A new spam tactic…
August 9th 2003
Here’s one I haven’t seen before. Of course it makes no sense to a computer, it looks like this to the computer: ________________________R___V_______U____P____E___I___A___N____R____A___A___T
___R____I____L___G_______E____C________R_______A____E________A_______L____S__
which is absolutely nonsensical. But it looks like this to us, who can read any letters in sequence…
______________________
__R___V_______U____P__
__E___I___A___N____R__
__A___A___T___R____I__
__L___G_______E____C__
______R_______A____E__
______A_______L____S__
Which is readable, of course.
How do we combat this? A simple program could parse for the text:
1) Find the character most used (spacer) in the block. In this case, "_"
2) Find out the width (number of spacers) between each character on each line. Example: on the first line, the space-array could be (2, 3, 7, 4 , 2)
3) Go through each line and find this array.
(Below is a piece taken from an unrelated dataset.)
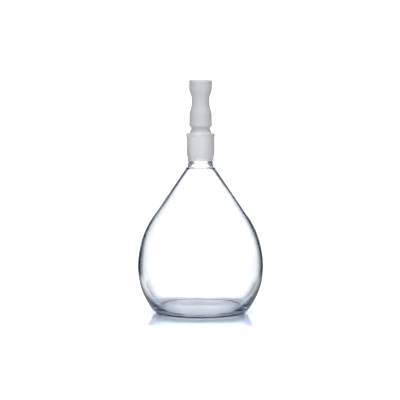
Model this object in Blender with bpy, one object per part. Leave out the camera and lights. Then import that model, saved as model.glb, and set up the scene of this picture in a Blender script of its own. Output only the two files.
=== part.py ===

Example: in the 2nd line of text, we find a new word starts.
4) Take the nth+1 character of each line, where n is the 1st index in the space-array. Remove n+1 characters from each line after the process is succesful.
5) The result is a new array, where each index is a word, and the words are in order, from left to right.
Simple. I could write it if I wanted… but I have to pack. Blah. ::